George P. Marsh
Lectures on the English Language
(London: John Murray,
1863) pp. 459-60.
Paradox Application
LANGUAGE
George P. Marsh's English Lecture XXIX
CORRUPTIONS OF LANGUAGE.
Examination of Dr. Latham's paradox of the corruption of
language.
§ 2. Latham appears to me to confound the progress of natural
linguistic change, which is inevitable, and the deterioration
arising from accidental or local causes, which may be resisted, and
he denies that there can be any such thing as the corruption of a
language. All languages, he thinks, are equally intelligible, and
consequently, equally what they ought to be, namely, mediums of
intercourse between man and man, and hence, continues he, "in
language whatever IS is right." In the concluding
paragraph of the Preface to the second edition of his 'Treatise on
the English Language,' he observes,--"I am not desirous of
sacrificing truth to an antithesis; but so certain is language to
change from logical accuracy to logical licence, and, at the same
time, so certain is language, when so changed, to be as
intelligible as before, that I venture on asserting that not only
whatever is is right, but also that in many cases
whatever was was wrong." There is in this passage a singular
confusion of thought and of expression.
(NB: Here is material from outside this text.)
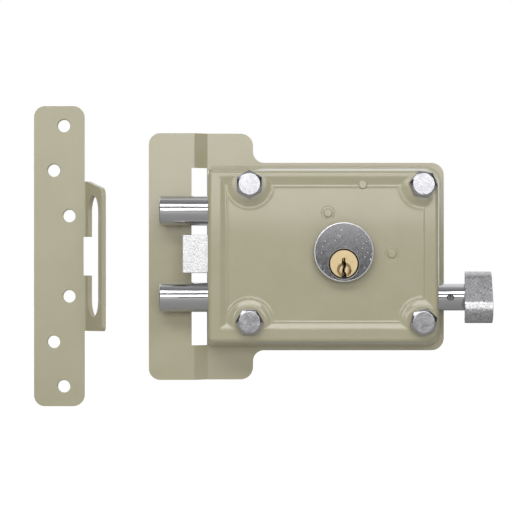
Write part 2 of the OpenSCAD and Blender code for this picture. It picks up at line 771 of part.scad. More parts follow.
// Strip that closes the pin bores
module chamber_cap() {
    color(brass) block([cyl_x - cap_w/2, first_pin_y - 2, cap_z0],
                       [cyl_x + cap_w/2, cyl_rear_y, cap_z1]);
}

// Ring nut that clamps the cylinder to the cover
module cylinder_nut() {
    color(steel) difference() {
        rod_y(inner_y, inner_y + nut_t, cyl_x, cyl_z, barrel_d + 2*head_rim);
        rod_y(inner_y - 1, inner_y + nut_t + 1, cyl_x, cyl_z, barrel_d);
        for (a = [45, 225]) translate([cyl_x, 0, cyl_z]) rotate([0, a, 0])
            block([barrel_d/2 + 0.8, inner_y + nut_t/2, -1.6],
                  [barrel_d, inner_y + nut_t + 1, 1.6]);
    }
}

plug_rear_y = cyl_rear_y + 1.3;
groove_y = cyl_rear_y + 0.15;
circlip_t = 0.6;

// Outline of the keyway, open at the foot of the plug
module keyway_outline() {
    polygon([
        [-0.75, 3.1], [0.75, 3.1], [0.75, 1.6], [1.15, 0.4], [1.15, -1.9], [0.5, -2.9],
        [0.5, -4], [1.3, -5], [1.5, -collar_d/2 - 1], [-1.1, -collar_d/2 - 1],
        [-1.1, -3.4], [-0.6, -2.2], [-0.6, -0.6], [-1.1, 0.2], [-1.1, 1.2]
    ]);
}

// Brass plug with its collar, keyway, pin bores and dished key entry
module cylinder_plug() {
    color(brass) difference() {
        union() {
            rod_y(plug_face_y, collar_y, cyl_x, plug_z, collar_d);
            rod_y(collar_y - touch, plug_rear_y, cyl_x, plug_z, plug_d);
        }
        translate([cyl_x, 0, plug_z]) slab(plug_face_y - 1, cyl_rear_y - 1.5)
            keyway_outline();
        translate([cyl_x + 0.2, plug_face_y - touch, plug_z - 3.2]) rotate([-90, 0, 0])
            cylinder(r1=3.9, r2=2.4, h=1.3);
        at_pins() rod_z(plug_z - 0.5, plug_z + plug_d, 0, 0, pin_d + 2*bore_gap);
        difference() {
            rod_y(groove_y, groove_y + circlip_t, cyl_x, plug_z, plug_d + 1);
            rod_y(groove_y - 1, groove_y + 1.5, cyl_x, plug_z, plug_d - 2);
        }
        block([cyl_x - spindle_w/2, cyl_rear_y - spindle_in, plug_z - spindle_w/2],
              [cyl_x + spindle_w/2, plug_rear_y + 1, plug_z + spindle_w/2]);
    }
}

// Retaining ring behind the cylinder
module plug_circlip() {
    color(steel) difference() {
        rod_y(groove_y, groove_y + circlip_t, cyl_x, plug_z, plug_d + 2.2);
        rod_y(groove_y - 1, groove_y + 1.5, cyl_x, plug_z, plug_d - 2);
        block([cyl_x - 2, groove_y - 1, plug_z - plug_d],
              [cyl_x + 2, groove_y + 1.5, plug_z - plug_d/2 + 2]);
    }
}

spindle_w = 3.6;

// Square spindle from the plug to the pinion
module tail_spindle() {
    color(steel) block([cyl_x - spindle_w/2, cyl_rear_y - spindle_in, plug_z - spindle_w/2],
                       [cyl_x + spindle_w/2, carriage_y1 - 1, plug_z + spindle_w/2]);
}

// Half outline of one pinion tooth, straight sided to roll on the rack
function tooth_points(a) =
    let (
        tip_r = pitch_r + gear_module*0.95,
        root_r = pitch_r - gear_module*1.15,
        mid = 360/pinion_teeth/4 - tooth_play/2/pitch_r*180/PI/2
    )
    [
        [root_r*cos(a - mid*1.5), root_r*sin(a - mid*1.5)],
        [pitch_r*0.94*cos(a - mid*1.18), pitch_r*0.94*sin(a - mid*1.18)],
        [pitch_r*cos(a - mid), pitch_r*sin(a - mid)],
        [(pitch_r*1.1)*cos(a - mid*0.66), (pitch_r*1.1)*sin(a - mid*0.66)],
        [tip_r*cos(a - mid*0.22), tip_r*sin(a - mid*0.22)],
        [tip_r*cos(a + mid*0.22), tip_r*sin(a + mid*0.22)],
        [(pitch_r*1.1)*cos(a + mid*0.66), (pitch_r*1.1)*sin(a + mid*0.66)],
        [pitch_r*cos(a + mid), pitch_r*sin(a + mid)],
        [pitch_r*0.94*cos(a + mid*1.18), pitch_r*0.94*sin(a + mid*1.18)],
        [root_r*cos(a + mid*1.5), root_r*sin(a + mid*1.5)]
    ];

// Pinion on the spindle, in mesh with the rack below it
module drive_pinion() {
    step = 360/pinion_teeth;
    color(steel) difference() {
        translate([cyl_x, 0, plug_z]) slab(carriage_y0 + 0.1, carriage_y1 - 0.1)
            polygon([for (i = [0:pinion_teeth - 1], p = tooth_points(-90 + step/2 + i*step)) p]);
        block([cyl_x - spindle_w/2, carriage_y0 - 1, plug_z - spindle_w/2],
              [cyl_x + spindle_w/2, carriage_y1 + 1, plug_z + spindle_w/2]);
    }
}

pin_top = plug_d/2 - 0.25;
key_cuts = [0.4, 1.2, 0, 0.9, 0.6];
driver_len = 4;

// Pins in the plug, at the height they have with the key in
module key_pins() {
    color(brass) for (i = [0:pin_count - 1])
        translate([cyl_x, first_pin_y + i*pin_pitch, plug_z]) {
            foot = 0.2 + key_cuts[i];
            translate([0, 0, foot + 0.8]) cylinder(d=pin_d, h=pin_top - foot - 0.8);
            translate([0, 0, foot]) cylinder(d1=pin_d*0.45, d2=pin_d, h=0.8 + touch);
        }
}

// Pins in the body, above the shear line
module driver_pins() {
    color(steel) at_pins()
        rod_z(plug_z + shear_r + 0.15, plug_z + shear_r + 0.15 + driver_len, 0, 0, pin_d);
}

// Small springs between the driver pins and the cap
module pin_springs() {
    color(steel) at_pins() difference() {
        rod_z(plug_z + shear_r + 0.15 + driver_len, cap_z0, 0, 0, pin_d - 0.3);
        rod_z(plug_z, cap_z1 + 1, 0, 0, pin_d - 1.1);
    }
}

// Outline of the strike tab, from just above its foot
module tab_outline() {
    half = tab_w/2;
    polygon([
        [-1, -half - 0.1], [1.5, -half - 0.1], [1.6, -half],
        [tab_len - 2.4, -half + 1], [tab_len - 0.7, -half + 1.7],
        [tab_len, -half + 3.4], [tab_len, half - tab_slope - 4.6],
        [tab_len - 1.1, half - tab_slope - 1.9], [tab_len - 3.6, half - tab_slope + 0.3],
        [3.2, half - 0.3], [1.5, half + 0.1], [-1, half + 0.1]
    ]);
}

// Outline of the slot that the deadbolts enter
module slot_outline() {
    slot_w = (deadbolt_d + 2*strike_gap + strike_t*sin(tab_lean))/cos(tab_lean);
    foot_y = -strike_t - bend_r*(1 - sin(tab_lean));
    slot_u = (foot_y + strike_t/2*sin(tab_lean) - bolt_y)/cos(tab_lean);
    translate([slot_u - slot_w/2, -deadbolt_pitch/2]) square([slot_w, deadbolt_pitch]);
    for (end = [-1, 1]) translate([slot_u, end*deadbolt_pitch/2]) circle(d=slot_w);
}

strike_holes = [
    [16.3, 71], [10.8, 46.7], [19.2, 21.9], [19.2, -21.9], [10.8, -46.7], [16.3, -71]
];

// Move into the plane of the tab: X out from its foot, Z along it
module at_tab() {
    translate([strike_x1 + bend_r*cos(tab_lean), -strike_t - bend_r*(1 - sin(tab_lean)), strike_z])
        rotate([0, 0, tab_lean - 90]) children();
}

// Points along the bend at one radius
function bend_arc(r, a0, a1) =
    [for (i = [0:12])
        let (a = a0 + (a1 - a0)*i/12)
        [strike_x1 + r*cos(a), -strike_t - bend_r + r*sin(a)]];

// Section of the strike: edge of the plate, bend and leaning tab in one outline
module bend_section() {
    out_r = bend_r + strike_t;
    reach = [tab_len*sin(tab_lean), -tab_len*cos(tab_lean)];
    outer = bend_arc(out_r, 90, tab_lean);
    inner = bend_arc(bend_r, tab_lean, 90);
    polygon(concat([[strike_x1 - strike_r - 1, 0]], outer,
                   [outer[12] + reach, inner[0] + reach], inner,
                   [[strike_x1 - strike_r - 1, -strike_t]]));
}

// Strike for the door frame: flat plate, bend and leaning tab with the bolt slot
module strike_plate() {
    notch = latch_h/2 + strike_gap;
    color(beige) difference() {
        union() {
            slab(-strike_t, 0) round_rect(strike_x0, strike_x1, strike_z - strike_h/2,
                                          strike_z + strike_h/2, strike_r, strike_r);
            upright(strike_z - tab_w/2, strike_z + tab_w/2) bend_section();
        }
        at_tab() slab(-1, strike_t + 1) difference() {
            translate([0.05, -tab_w/2 - 1]) square([tab_len + 5, tab_w + 2]);
            tab_outline();
        }
        at_tab() slab(-1, strike_t + 1) slot_outline();
        block([strike_x1 - 0.6, -strike_t - 8, strike_z - notch],
              [strike_x1 + bend_r + strike_t + 2, 1, strike_z + notch]);
        for (h = strike_holes) translate([strike_x0 + h[0], 0, strike_z + h[1]]) {
            rod_y(-strike_t - 1, 1, 0, 0, screw_hole_d);
            translate([0, -strike_t + 0.5, 0]) rotate([90, 0, 0])
                cylinder(d1=screw_hole_d, d2=screw_hole_d + 1.1, h=0.6);
        }
    }
}

base_plate();
cover();
case_posts();
hex_bolts();
bolt_guide();
guide_screws();
stem_guide();
strike_plate();
deadbolt_upper();
deadbolt_lower();
bolt_carriage();
carriage_pins();
latch_bolt();
latch_tail();
latch_rivets();
latch_spring();
spring_bracket();
pull_knob();
draw_rod();
roll_pin();
cylinder_body();
cylinder_nut();
cylinder_plug();
plug_circlip();
tail_spindle();
drive_pinion();
key_pins();
driver_pins();
pin_springs();
chamber_cap();
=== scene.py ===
"""Rim lock with its strike plate: painted pressings, chromed bolts and knob, brass plug."""
import json
import math

import bpy
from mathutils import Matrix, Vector


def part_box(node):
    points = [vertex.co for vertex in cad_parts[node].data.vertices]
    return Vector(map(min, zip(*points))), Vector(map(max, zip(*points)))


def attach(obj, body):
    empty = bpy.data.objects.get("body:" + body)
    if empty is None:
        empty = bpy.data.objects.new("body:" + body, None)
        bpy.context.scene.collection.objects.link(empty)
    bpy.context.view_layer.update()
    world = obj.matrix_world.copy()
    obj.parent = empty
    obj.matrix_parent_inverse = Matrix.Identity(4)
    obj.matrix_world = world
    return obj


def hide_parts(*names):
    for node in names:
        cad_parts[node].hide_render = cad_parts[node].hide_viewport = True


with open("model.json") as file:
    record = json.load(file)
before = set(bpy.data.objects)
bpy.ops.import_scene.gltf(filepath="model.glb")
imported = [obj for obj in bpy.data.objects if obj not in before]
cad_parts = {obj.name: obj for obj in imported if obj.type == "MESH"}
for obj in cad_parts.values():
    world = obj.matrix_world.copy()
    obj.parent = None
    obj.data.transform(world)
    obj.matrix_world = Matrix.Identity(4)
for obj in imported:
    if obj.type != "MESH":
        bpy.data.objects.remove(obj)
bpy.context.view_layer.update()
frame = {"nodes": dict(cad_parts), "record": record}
MM = 0.001


# Base plate: 2 mm sheet steel, blanked, set forward beside the bolts and powder coated
# grey beige. The window lets the strike's tab through. It is bolted flat on the door.
plate_low, plate_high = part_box("base_plate")
cover_low, cover_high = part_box("cover")
sheet_t = 2 * MM
flange_jog = 3.5 * MM
plate_margin = 1.8 * MM
ear_x = plate_low.x + 56.6 * MM
ear_r, ear_fillet_r, blank_r = 6.8 * MM, 6 * MM, 6.2 * MM
fold_r, plate_edge = 0.6 * MM, 0.25 * MM
ramp_x1 = cover_low.x + 0.2 * MM
ramp_x0 = ramp_x1 - 7.5 * MM
window_x0, window_x1 = cover_low.x - 8.6 * MM, cover_low.x - 0.3 * MM
window_h = 96.4 * MM
case_mid_z = (cover_low.z + cover_high.z) / 2
mount_x, mount_z = 46 * MM, 36.4 * MM
stud_hole_r = 4.3 * MM
tail_hole_x, tail_hole_z, tail_hole_r = 3.8 * MM, -5.6 * MM, 6 * MM
mounts = [(x, z) for x in (-mount_x, mount_x) for z in (-mount_z, mount_z)]


def colour(code):
    """Linear colour of an sRGB code such as B5AF97."""
    part = [int(code[i:i + 2], 16) / 255 for i in (0, 2, 4)]
    return [c / 12.92 if c < 0.04045 else ((c + 0.055) / 1.055) ** 2.4 for c in part] + [1]


def name_piece(name):
    """Name the new object, put its place into its mesh and give it back."""
    piece = bpy.context.object
    piece.name = piece.data.name = name
    bpy.ops.object.transform_apply(location=True, rotation=True, scale=True)
    return piece


def box(name, low, high):
    """A block between two corners."""
    bpy.ops.object.select_all(action="DESELECT")
    low, high = Vector(low), Vector(high)
    bpy.ops.mesh.primitive_cube_add(size=1, location=(low + high) / 2)
    bpy.context.object.scale = high - low
    return name_piece(name)


def rod(name, start, length, radius, axis="Y", sides=64, end_radius=None):
    """A round bar from a start point along an axis, or a cone with another end radius."""
    bpy.ops.object.select_all(action="DESELECT")
    way = {"X": Vector((1, 0, 0)), "Y": Vector((0, 1, 0)), "Z": Vector((0, 0, 1))}[axis]
    turn = {"X": (0, math.pi / 2, 0), "Y": (-math.pi / 2, 0, 0), "Z": (0, 0, 0)}[axis]
    bpy.ops.mesh.primitive_cone_add(
        vertices=sides, radius1=radius, depth=length, rotation=turn,
        radius2=radius if end_radius is None else end_radius,
        location=Vector(start) + way * length / 2)
    return name_piece(name)


def only(piece):
    """Make one piece the selected and active one."""
    bpy.ops.object.select_all(action="DESELECT")
    piece.select_set(True)
    bpy.context.view_layer.objects.active = piece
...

First, it maintains the
paradox that, when languages were spoken with logical
accuracy, they were wrong, but now, when they have degenerated into
logical licence, they are right; and, secondly, the final
conclusion contradicts the premises from which it is deduced. The
argument is, that language always adapts itself to the uses of
those who employ it, that it changes only as they change, and that
it is at all times equally well suited to the great purposes for
which that faculty was given to man. If this is so, then that which
was must have been right for the time when it
was, upon the same principle that that which is is
right for the present time. To affirm, then, as a result from the
general doctrine of the constant adaptation of language to man's
nature and wants, that all that at any time is in language
is right, but that something which at a past time
was was wrong, is not an "antithesis," but a
palpable inconsistency, a contradiction in terms. Either, then, our
author means that whatever is is right, and, upon
the same principle, whatever was was right, but,
by virtue of necessary changes in speech, much that was right
is at present wrong, or he means nothing at all; and
his entire proposition is at war with itself, and, as lawyers say,
repugnant. But, in spite of the authority of Latham, I see no
reason why, independently of the evidence of comparison between
different stages of a given tongue, we may not as well speak of the
corruption of a language as of the deterioration of a race. No man
doubts that certain species or families of animals, man himself
included, become, by change of climate, or of other natural
conditions, physically inferior to what they have been in former
and different circumstances, and there is unhappily equally
irresistible evidence of the moral and intellectual deterioration
of nations. When, then, a people, once great in mind, great in
virtue, powerful in material energy, becomes enfeebled in
intellect, depraved in heart, and effeminate in action, and their
language drops the words belonging especially to the higher
faculties and perceptions, or perverts them to sensuous, base,
earthly uses, and is no longer capable of the expression of lofty
conceptions, generous emotions, or virtuous resolves, are we not to
say that their language is corrupted? So far, as respects the needs
and conveniences of material life, it may perhaps be true that one
form of it is as expressive and appropriate as another, but the
theory which I am combating forgets that language is not a tool, or
even a machine, but is of itself an informing vital agency, and
that, so truly as language is what man has made it, just
so truly man is what language has made him. The
depravation of a language is not merely a token or an effect of the
corruption of a people, but corruption is accelerated, if not
caused, by the perversion and degradation of its sacred vocabulary;
for every human speech has its hallowed dialect, its nomenclature
appropriated to the service of sacred things, the conscience, the
generous affections, the elevated aspirations, without which
humanity is not a community of speaking men, but a herd of roaring
brutes. When, therefore, popular writers in vulgar irony apply to
vicious and depraved objects names or epithets set apart by the
common consent of society to designate the qualities or the acts
which constitute man's only claim to reverence and affection, they
both corrupt the speech, and administer to the nation a poison more
subtle and more dangerous, because less obvious, than the bitterest
venom and with which the destructive philosophy has ever assailed
the moral or the spiritual interests of humanity.